In most cases, yes. However, before we even start this one, you should definitely check with your local hunting regulations on their policy for using an illuminated reticle. They can differ from region to region, so it’s better to be safe than sorry.

There’s not many places that consider this type of reticle illegal. Since the reticle doesn’t actually light up the target, it can’t be considered as lighting the game up, so therefore it’s not wrong to use it. It also doesn’t use:

  • Infrared technology
  • Night vision technology
  • Heat-based technology
  • Laser distance finding technology
  • A light source for more accuracy

So, you’ll probably be safe. But you still want to check with your local authorities to avoid any possible legal trouble.

Is an illuminated reticle worth it?

This kinda depends. If you really like the benefits, and feel that it’s a tool that could greatly benefit you personally as a shooter, then it’s absolutely worth it. If not, then you might want to think twice about what you need to perfect your experience. This question is highly opinionated.

Are they good for long range?

They aren’t better or worse for long range. Illuminated reticles aren’t made with long range shooting in mind, so you could probably find something that is made specifically for those distances that would perform much better.

Is it good for hunting?

Definitely. That’s what an illuminated reticle is most known for. Since you can see your aiming point at all times, this makes it very easy to track those tough game through their treks through the woods, brush, and other complex environments. With a typical reticle, it can be hard to see and might even blend into the background at some points. This won’t happen with the illuminated scope; you’ll always be able to follow your game.

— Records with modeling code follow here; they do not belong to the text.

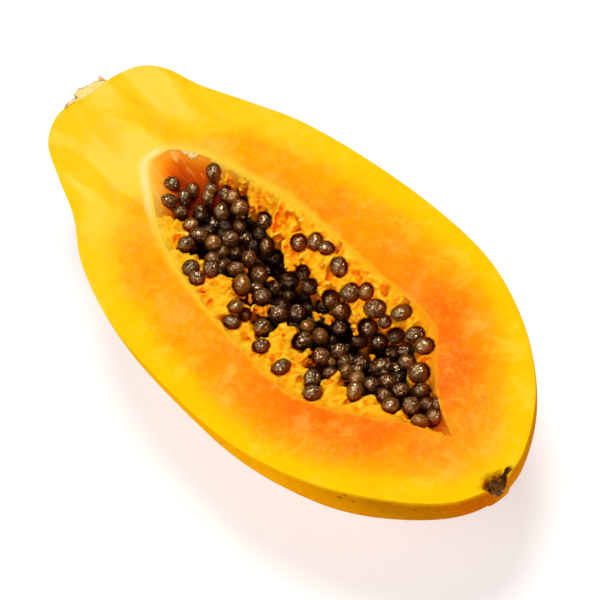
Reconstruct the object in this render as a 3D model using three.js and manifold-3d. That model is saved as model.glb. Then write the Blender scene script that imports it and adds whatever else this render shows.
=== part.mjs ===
// Half of a large papaya, cut lengthwise and lying on its rounded back with the cut face up and level.
// Millimetres, +Z up. +X runs from the stem end to the blossom end, and +Y is the fuller side of the neck.
// Two solids: the flesh with its skin, and the seed mass, which is the pulp that lines the hollow with
// the seeds grown on it.
import * as THREE from "three";
import { mergeVertices } from "three/addons/utils/BufferGeometryUtils.js";
import Module from "manifold-3d";

const wasm = await Module();
wasm.setup();

// ---- Driving dimensions ----
const FRUIT_LENGTH = 281; // along the cut, from the shoulders of the neck to the blossom end
const FRUIT_RADIUS = 62; // half the greatest width
const BACK_DEPTH = 1.0; // depth of the back, as a share of the half width at each place
const REST_FLAT = 1.5; // height pressed off the round back where it rests
const CAVITY_DEPTH = 34; // deepest point of the hollow below the cut face
const FIT_GAP = 0.35; // air between the flesh and the seed mass
const SEED_LENGTH = 6.6;
const SEED_WIDTH = 5.6;
const SEED_COUNT = 132;

// Outlines of the cut face as [along, across], where along is a share of the length from the stem end and
// across a share of the radius. The two sides differ a little, as on any fruit.
const RIM_FAR = [
  [0.005, 0], [0.0, 0.19], [0.013, 0.395], [0.053, 0.513], [0.126, 0.587], [0.217, 0.73], [0.309, 0.86],
  [0.431, 0.948], [0.58, 0.994], [0.715, 0.96], [0.829, 0.794], [0.918, 0.547], [0.977, 0.25], [1.0, 0],
];
const RIM_NEAR = [
  [0.005, 0], [0.0, -0.19], [0.011, -0.326], [0.05, -0.476], [0.125, -0.585], [0.21, -0.692], [0.301, -0.869],
  [0.431, -0.989], [0.58, -0.998], [0.715, -0.94], [0.829, -0.771], [0.918, -0.527], [0.977, -0.274], [1.0, 0],
];
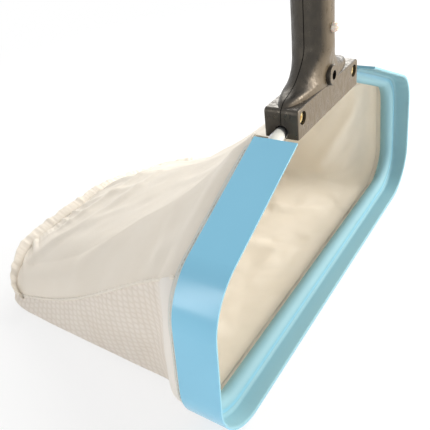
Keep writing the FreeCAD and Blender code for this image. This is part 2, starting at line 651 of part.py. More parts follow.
def add_flare(body):
    """The smooth flare from the block up into the round spigot, and the spigot itself."""
    levels = (
        (f"{BLOCK_TOP} - flare_sunk", "flare_half_1", "block_depth_half - flare_inset_1"),
        (f"{BLOCK_TOP} + flare_rise_2", "flare_half_2", "block_depth_half"),
        (f"{BLOCK_TOP} + flare_rise_3", "flare_half_3", "block_depth_half"),
        (f"{BLOCK_TOP} + flare_rise_4", "flare_half_4", "block_depth_half + flare_bulge_4"),
        (f"{BLOCK_TOP} + flare_rise_5", "flare_half_5", "block_depth_half + flare_bulge_5"),
    )
    sections = []
    for index, (height, wide, deep) in enumerate(levels, start=1):
        sections.append(ellipse(sketch_on(body, "XY_Plane", f"flare_{index}", height), wide, deep))
    flare_top = sketch_on(body, "XY_Plane", "flare_top", FLARE_TOP)
    sections.append(circle(flare_top, ("0", "0"), "spigot_radius + spigot_swell"))
    feature(body, "AdditiveLoft", "flare", sections[0], Sections=sections[1:])
    DOC.recompute()
    foot = sketch_on(body, "XY_Plane", "foot", FLARE_TOP)
    circle(foot, ("0", "0"), "spigot_radius + spigot_swell")
    foot_top = circle(sketch_on(body, "XY_Plane", "foot_top", FOOT_TOP), ("0", "0"), "spigot_radius")
    feature(body, "AdditiveLoft", "foot_loft", foot, Sections=[foot_top])
    DOC.recompute()
    tube = circle(sketch_on(body, "XY_Plane", "spigot", FOOT_TOP), ("0", "0"), "spigot_radius")
    pad(body, "spigot_pad", tube, "spigot_length - spigot_foot")
    top = number(SPIGOT_TOP)
    edges = edges_of(body, lambda middle: abs(middle.z - top) < NEAR)
    soften(body, "Chamfer", "spigot_lead", edges, "Size", "spigot_chamfer")


def make_handle_shell(label, front):
    """One half of the clamp handle."""
    body = new_body(label)
    add_block(body)
    add_flare(body)
    bore = circle(sketch_on(body, "XY_Plane", "bore", SPIGOT_TOP), ("0", "0"), "spigot_bore")
    pocket(body, "bore_cut", bore, "spigot_length + flare_rise / 2 - bore_floor")
    grip = circle(sketch_on(body, "YZ_Plane", "grip"), ("0", "rod_top"), GRIP_BORE)
    pocket(body, "grip_cut", grip, "2 * (block_half + overrun)", Midplane=True)
    parting = sketch_on(body, "XZ_Plane", "parting")
    half = "(block_half + overrun)"
    rectangle(parting, (f"-{half}", f"{BLOCK_BOTTOM} - overrun"), (half, f"{SPIGOT_TOP} + overrun"))
    pocket(body, "parting_cut", parting, "2 * spigot_radius", Reversed=not front)
    holes = sketch_on(body, "XZ_Plane", "holes")
    circle(holes, (f"-{SCREW_HALF}", SCREW_HEIGHT), "screw_radius + fit_gap")
    circle(holes, (SCREW_HALF, SCREW_HEIGHT), "screw_radius + fit_gap")
    circle(holes, ("0", BOSS_HEIGHT), "centre_radius + fit_gap")
    pocket(body, "holes_cut", holes, "4 * spigot_radius", Midplane=True)
    core = sketch_on(body, "XZ_Plane", "core")
    core_floor = f"rod_top + {GRIP_BORE} + core_wall"
    outline(core, ("core_inner", core_floor), (
        (("core_outer", core_floor),),
        (("core_outer", f"{BLOCK_TOP} - core_wall"),),
        (("core_inner", f"{BLOCK_TOP} + core_rise"),),
        (("core_inner", core_floor),),
    ))
    hollow = pocket(body, "core_cut", core, "core_depth", Reversed=front)
    mirrored(body, "cores", [hollow], "YZ_Plane")
    if front:
        add_front_details(body)
    else:
        add_rear_details(body)
    return body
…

What happens if I buy one and don’t like it?

Well, you can just try to return it, if the seller accepts returns, or try to sell it to someone else who needs one. Usually, it can be quite easy to exchange or return products from nearly any manufacturer these days. Also remember that usually, these scopes have a toggle switch. Try turning the reticle illumination off before making any judgments about the scope itself.